Gujarat Waives Domestic Content Requirement for Solar Projects Up to 5 MW
The levelized tariff for solar projects below 5 MW is ₹2.76/kWh
November 7, 2024
Gujarat has introduced new guidelines to promote renewable energy procurement from solar projects up to 5 MW and wind projects up to 10 MW without following the competitive bidding process.
Domestic Content Requirement (DCR) mandate for modules is exempted, allowing more flexibility in component sourcing. However, no financial support from the state or DISCOMs will be available, and the renewable power generated under this policy is not eligible for carbon credits or other renewable energy credits claimed by developers.
The generated renewable energy will be credited to DISCOMs’ renewable purchase obligations.
Eligibility and Project Capacities
Eligible projects include solar projects between 500 kW and 5 MW and wind projects between 500 kW and less than 10 MW. These projects must use new equipment, and multiple projects are limited to a single substation connection.
Developers must establish dedicated transmission lines to the nearest substation operated by the Gujarat Energy Transmission Corporation.
The following projects are not covered under the guidelines:
- Solar and wind projects that have already signed Power Purchase Agreements (PPA) with any entity prior to the application date.
- Solar projects operating under a net metering arrangement.
- Solar and wind projects that do not utilize new plant and machinery.
Application and Registration Process
Applications are processed on a first-come, first-served basis via the Akshay Urja Setu portal, specifically under the “Distributed Renewable Energy Bilateral Purchase” category.
A non-refundable registration fee of ₹10,000 (~$118)/MW applies, and applicants must secure provisional registration from the Gujarat Energy Development Agency.
Post-registration, developers must apply for grid connectivity within a month, and any delay may result in cancellation and forfeiture of fees.
Grid Connectivity and Interconnection
Grid connectivity depends on project capacity, with interconnection voltages set at 11 kV for projects up to 4 MW and 66 kV for projects above 4 MW. Developers must construct dedicated transmission lines to the connection point and bear the maintenance costs.

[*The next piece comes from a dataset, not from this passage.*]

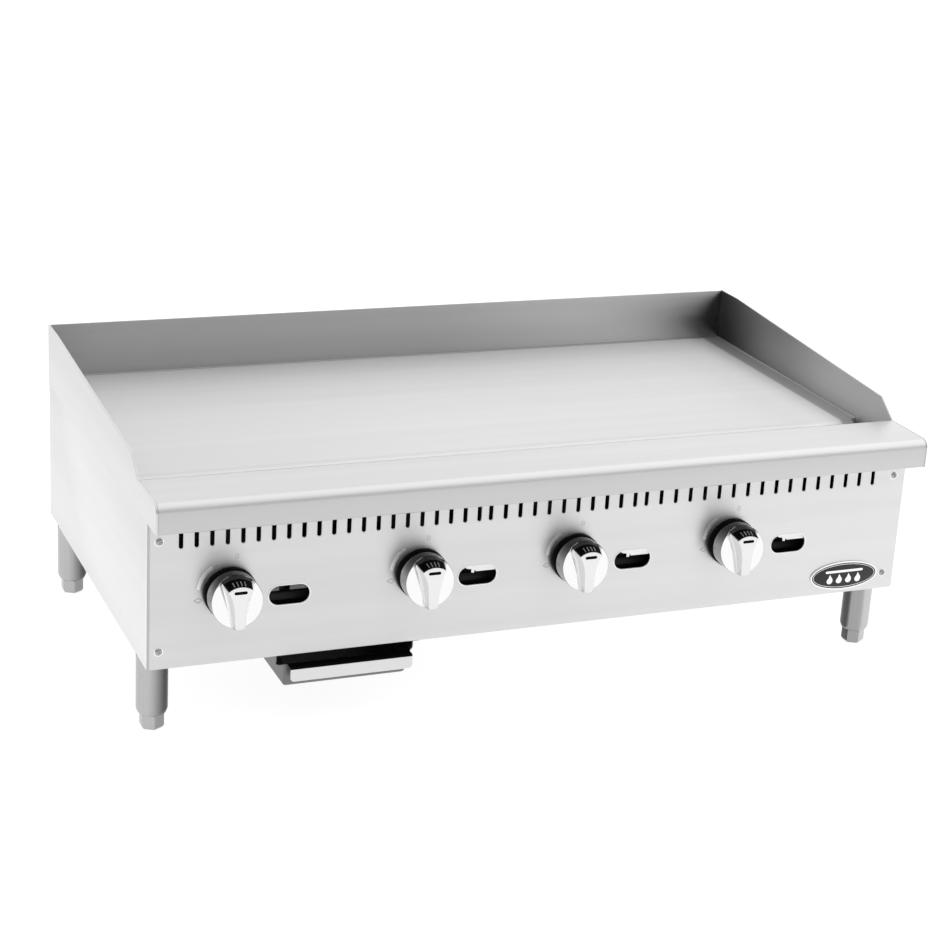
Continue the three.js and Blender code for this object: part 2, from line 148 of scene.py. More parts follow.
def brushed_steel(name, tone, roughness, grain="X", stretch=0.7, spread=0.05, shine=1.0, fades=()):
    """Rolled or ground steel with fine parallel grain, which draws its reflections out across it."""
    material, tree, shader = start_material(name, Metallic=shine, Anisotropic=stretch)
    axis = "XY".index(grain)
    fine = [1600.0] * 3
    fine[axis] = 8.0
    broad = [30.0] * 3
    broad[axis] = 0.8
    lines = stretched_noise(tree, fine, 3.0)
    clouds = stretched_noise(tree, broad, 2.0)
    both = node(tree, "ShaderNodeMath", {0: lines, 1: clouds}, operation="ADD").outputs[0]
    half = node(tree, "ShaderNodeMath", {0: both, 1: 0.5}, operation="MULTIPLY").outputs[0]
    colour = shaded(tree, ranged(tree, half, 0, 1), tone * (1 - spread), tone * (1 + spread))
    for fade in fades:
        colour = faded(tree, colour, *fade)
    tree.links.new(colour, shader.inputs["Base Color"])
    tree.links.new(ranged(tree, lines, roughness * 0.85, roughness * 1.15), shader.inputs["Roughness"])
    normal = node(tree, "ShaderNodeNewGeometry").outputs["Normal"]
    across = node(tree, "ShaderNodeVectorMath",
                  {0: normal, 1: GRAIN[grain]}, operation="CROSS_PRODUCT").outputs[0]
    tree.links.new(across, shader.inputs["Tangent"])
    raised = node(tree, "ShaderNodeBump", {"Height": lines, "Strength": 0.03, "Distance": 0.4 * MM})
    tree.links.new(raised.outputs["Normal"], shader.inputs["Normal"])
    return material


def leg_steel(name, left_inner_tone):
    """Satin tube, painted darker on the side that faces the legs at the other end of the griddle: a painted
    reflection of the shade under the griddle.

    The tone goes by how much the surface faces +X, with one curve for the left legs and one for the right.
    """
    material, tree, shader = start_material(name, Metallic=1.0)
    lines = stretched_noise(tree, (900, 900, 12), 3.0)
    tree.links.new(ranged(tree, lines, 0.26, 0.36), shader.inputs["Roughness"])
    normal = node(tree, "ShaderNodeNewGeometry").outputs["Normal"]
    facing = node(tree, "ShaderNodeSeparateXYZ", {"Vector": normal}).outputs["X"]
    left_tone = eased(tree, facing, -0.6, 0.95, 0.46, left_inner_tone)
    right_inner_tone = eased(tree, facing, -0.93, -0.78, 0.08, 0.34)
    outer_gain = eased(tree, facing, -0.25, 0.05, 1.0, 1.5)
    right_tone = node(tree, "ShaderNodeMath", {0: right_inner_tone, 1: outer_gain},
                      operation="MULTIPLY").outputs[0]
    place = node(tree, "ShaderNodeTexCoord").outputs["Object"]
    across = node(tree, "ShaderNodeSeparateXYZ", {"Vector": place}).outputs["X"]
    on_right = node(tree, "ShaderNodeMath", {0: across, 1: 0.0}, operation="GREATER_THAN").outputs[0]
    tone = node(tree, "ShaderNodeMix", {"Factor": on_right, "A": left_tone, "B": right_tone},
                data_type="FLOAT").outputs["Result"]
    grained = node(tree, "ShaderNodeMath", {0: tone, 1: ranged(tree, lines, 0.94, 1.06)},
                   operation="MULTIPLY").outputs[0]
    colour = node(tree, "ShaderNodeCombineColor", {"Red": grained, "Green": grained, "Blue": grained})
    tree.links.new(colour.outputs["Color"], shader.inputs["Base Color"])
    return material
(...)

To streamline project operations, neighboring developers can share a common transmission line through a pooling station, adhering to the Central Electricity Authority’s technical standards.
PPA Terms
PPAs must be signed within 15 days of receiving the letter of award, with contracts extending up to 25 years. Solar projects must be commissioned within 12 months of the PPA date, while wind projects have 18 months.
Developers must submit a performance bank guarantee (PBG) of ₹1 million (~$11,863)/MW. Failure to meet these deadlines can result in reduced contracted capacity and forfeiture of the PBG.
The distribution company (DISCOM) will sign the PPA for solar or wind projects connected at the 11 KV level, while GUVNL will sign the PPA for projects connected at the 66 KV level.
Tariff and Accelerated Depreciation Benefits
Tariffs for solar projects up to 5 MW and wind projects below 10 MW are set according to the Gujarat Electricity Regulatory Commission (GERC) orders. Solar project tariffs are priced at ₹2.76 (~$0.033)/kWh, and wind projects at ₹3.17 (~$0.038)/kWh.
A slightly lower tariff applies if developers elect for AD benefits, which reduce taxable income. Compliance with AD declarations is verified annually through income tax returns. AD for solar projects is ₹0.28 (~$0.0033)/kWh and ₹0.33 (~$0.0039)/kWh for wind.
Projects must be commissioned in phases, with part-commissioning allowed to meet deadlines. Solar projects have a minimum capacity utilization factor (CUF) of 19%, and wind projects have a minimum CUF of 38%. Deviations beyond 10% of the declared CUF may incur penalties or be treated as inadvertent energy without remuneration.
Projects must use modules and turbines approved under the ALMM and RLMM lists, ensuring quality and durability. Forecasting, scheduling, and reactive power drawl are regulated by GERC standards, with penalties applied for non-compliance.
Developers can acquire land through purchase or lease, with lease terms covering the PPA duration. Project location changes post-PPA signing is allowed up to the commissioning date but not the interconnection point, ensuring consistency in grid planning.